1856 Race for President—James Buchanan defeats Millard Fillmore and John C. Fremont
The political scene in 1856 was chaotic. The Whig Party had collapsed because of a regional dispute over slavery. The American Party (Know-Nothings) had scooped up Whig remnants to rail against immigrants and Catholics. The new Republican Party, formed to fight slavery, feverishly pulled together abolitionists from wherever they could find them. Democrats, the last functioning national party, worked hard to stifle their own riff between the free and slave states. These three parties, one wounded and two newborn, would fight for the presidency. A dubious prize since seven presidents in a row had served a single term or less.
The country was close to dissolution.
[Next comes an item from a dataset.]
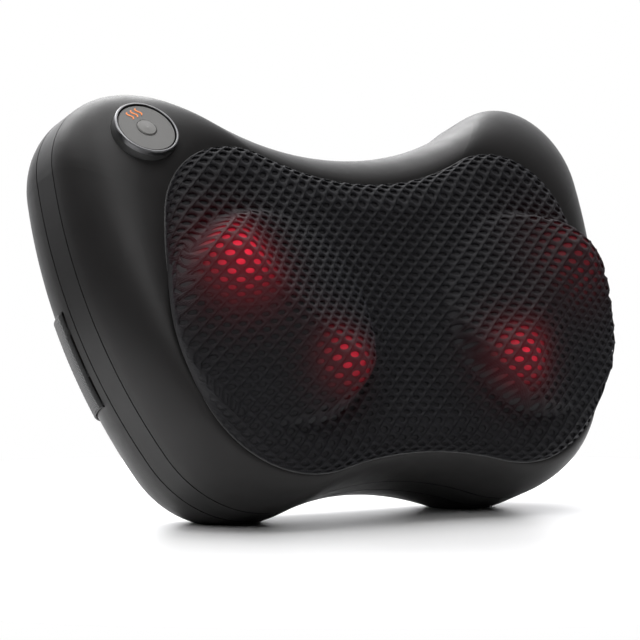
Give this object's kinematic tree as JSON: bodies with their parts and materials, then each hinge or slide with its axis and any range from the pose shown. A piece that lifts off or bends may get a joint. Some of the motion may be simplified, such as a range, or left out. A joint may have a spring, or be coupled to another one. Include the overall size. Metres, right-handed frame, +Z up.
{
  "type": "neck massager",
  "caption": "Butterfly-shaped massage pillow with lit rotating kneading nodes under an open mesh front, a round control pad and a rear strap.",
  "frame": {"origin": "centre of the bounding box, on the surface that the two lower lobes stand on", "axes": "+X across the pillow to the right as seen from the front, +Y to the back, +Z up; the mesh front faces -Y and leans back 19.3 degrees"},
  "size_m": [0.335, 0.1675, 0.2202],
  "materials": {
    "shell_grey": "soft-touch satin",
    "band_grey": "satin",
    "mesh_fabric": "open air mesh",
    "liner_fabric": "thin elastic lining",
    "webbing": "woven elastic",
    "black_plastic": "moulded",
    "bezel_chrome": "satin dark chrome",
    "plate_grey": "satin",
    "button_grey": "satin",
    "mark_orange": "printed",
    "node_red": "translucent",
    "lamp_red": "lit",
    "gear_nylon": "moulded",
    "steel": "plain",
    "bronze": "sintered",
    "board_green": "solder mask",
    "component_black": "moulded"
  },
  "bodies": {
    "root": {"board_components": "component_black", "board_screws": "steel", "contact_brushes": "bronze", "control_bezel": "bezel_chrome", "control_board": "board_green", "control_housing": "black_plastic", "control_plate": "plate_grey", "dc_inlet": "component_black", "elastic_strap": "webbing", "front_output_bushes": "bronze", "front_shell": "shell_grey", "gearbox_cover": "black_plastic", "gearbox_cover_screws": "steel", "gearbox_housing": "black_plastic", "gearbox_mount_screws": "steel", "heat_mark": "mark_orange", "inlet_nut": "black_plastic", "inner_liner": "liner_fabric", "main_board": "board_green", "mesh_cover": "mesh_fabric", "mesh_frame": "black_plastic", "mid_band": "band_grey", "motor_bushes": "bronze", "motor_can": "steel", "motor_end_cap": "black_plastic", "motor_magnets": "steel", "rear_output_bushes": "bronze", "rear_shell": "shell_grey", "shaft_end_bushes": "bronze", "shell_screws": "steel", "strap_bars": "black_plastic", "tact_switch": "component_black", "thermal_fuse": "component_black", "thrust_washers": "steel"},
    "left_output": {"left_contact_ring": "bronze", "left_hub_screw": "steel", "left_inner_node": "node_red", "left_node_carrier": "black_plastic", "left_node_lamps": "lamp_red", "left_node_screws": "steel", "left_outer_node": "node_red", "left_output_shaft": "steel", "left_worm_wheel": "gear_nylon"},
    "right_output": {"right_contact_ring": "bronze", "right_hub_screw": "steel", "right_inner_node": "node_red", "right_node_carrier": "black_plastic", "right_node_lamps": "lamp_red", "right_node_screws": "steel", "right_outer_node": "node_red", "right_output_shaft": "steel", "right_worm_wheel": "gear_nylon"},
    "rotor": {"motor_shaft": "steel", "motor_armature": "steel", "left_worm": "steel", "right_worm": "steel"},
    "button": {"power_button": "button_grey"}
  },
  "joints": [
    {"name": "left_output_spin", "type": "hinge", "parent": "root", "child": "left_output", "pos_m": [-0.0833, -0.03881, 0.10453], "axis": [0, -0.9438, 0.3305], "continuous": true},
    {"name": "right_output_spin", "type": "hinge", "parent": "root", "child": "right_output", "pos_m": [0.0833, -0.03881, 0.10453], "axis": [0, -0.9438, 0.3305], "continuous": true},
    {"name": "rotor_spin", "type": "hinge", "parent": "root", "child": "rotor", "pos_m": [0, -0.03617, 0.0697], "axis": [1, 0, 0], "continuous": true},
    {"name": "power_button_press", "type": "slide", "parent": "root", "child": "button", "axis": [0.0647, 0.7491, -0.6593], "range_m": [0, 0.0008], "stiffness_N_per_m": 600}
  ],
  "couplings": [
    {"joint": "right_output_spin", "follows": "left_output_spin", "ratio": -1},
    {"joint": "rotor_spin", "follows": "left_output_spin", "ratio": 50}
  ]
}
Senator Stephen A. Douglas aggravated the disharmony by engineering the passage of the Kansas-Nebraska Act (1854). The Missouri Compromise (1820) held the slavery conflict in check for over three decades by drawing a line of demarcation at 36°30´. The act allowed slavery only below that latitude. Douglas had other ideas. The Kansas/Nebraska Act was couched in virtuous language which asserted that the people in the territories had the right to choose their own path. Despite the high-minded rhetoric, the real purpose was to repeal the Missouri Compromise to retain the balance between free and slave states. Tempers erupted with passage of the act, and then Kansas violence and corruption flung kerosene onto this firestorm. Bitterness imbued the nation as the parties searched for candidates that could cobble together a majority of the electoral vote.
The American Party nominated Millard Fillmore, the 13th president in the hope that he would attract votes because he had held the position once before. When nominated, Fillmore was out of the country and had never attended an American Party meeting.
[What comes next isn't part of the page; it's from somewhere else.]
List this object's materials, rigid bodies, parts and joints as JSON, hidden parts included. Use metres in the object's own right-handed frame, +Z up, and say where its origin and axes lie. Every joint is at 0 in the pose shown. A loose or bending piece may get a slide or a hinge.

Desperate for acceptance, the Republican Party nominated a celebrity. John C. Frémont, known as The Pathfinder, was a renowned war hero and frontiersman.
Franklin Pierce, the sitting president, sought re-nomination by the Democrats, but was rejected by his party. James Buchanan, called Old Buck, won the Democratic Party nomination partly because he had been out of the country for years as an ambassador, and had thus escaped a partisan taint by taking a side on slavery. Buchanan was also popular in the Democratic Party because he had advocated buying Cuba or taking it by force. Cuba was contemplating freeing its slaves, which American slaveholders could not abide, especially so close to home.
The Kansas-Nebraska Act was the overriding issue of the campaign. Republicans vehemently opposed the act with the slogan “Free speech, free press, free soil, free men, Frémont and victory!” Republicans argued that if the Missouri Compromise could be ignored, the Kansas/Nebraska Act could be ignored as well. Democrats, on the other hand, steadfastly supported the act. A persuasive element of the Democrat campaign was to fan fears that a Republican victory would cause southern states to succeed. They argued Buchanan could hold the Union together. The American Party, meanwhile, insisted that they were the only true “national party”, because Democrats drew their strength mostly from the South and Republicans came primarily from the North. The Know-Nothings railed against immigrants and Catholics, but fear of the Pope and other foreign influences couldn’t suppress their own internal conflicts over slavery.
In the free states, there was a three-way campaign, which Frémont won. The Republicans did not compete in the slave states, making it a two way race, which ended up delivering a majority of electoral votes to Buchanan.
Buchanan had served five terms in the House, a decade in the Senate, been Secretary of State, and Minister to Russia and Great Britain. His curriculum vitae and untarnished reputation were not nearly enough. Buchanan became the eighth president in a row to serve a single term.
At Buchanan’s inaugural ball, the Russian minister Baron de Stoeckl supposedly told the wife of the French minister that the gala reminded him of the ball he attended just before the French Revolution of 1830—at which Talleyrand had said, “Sire, we are dancing on a volcano.”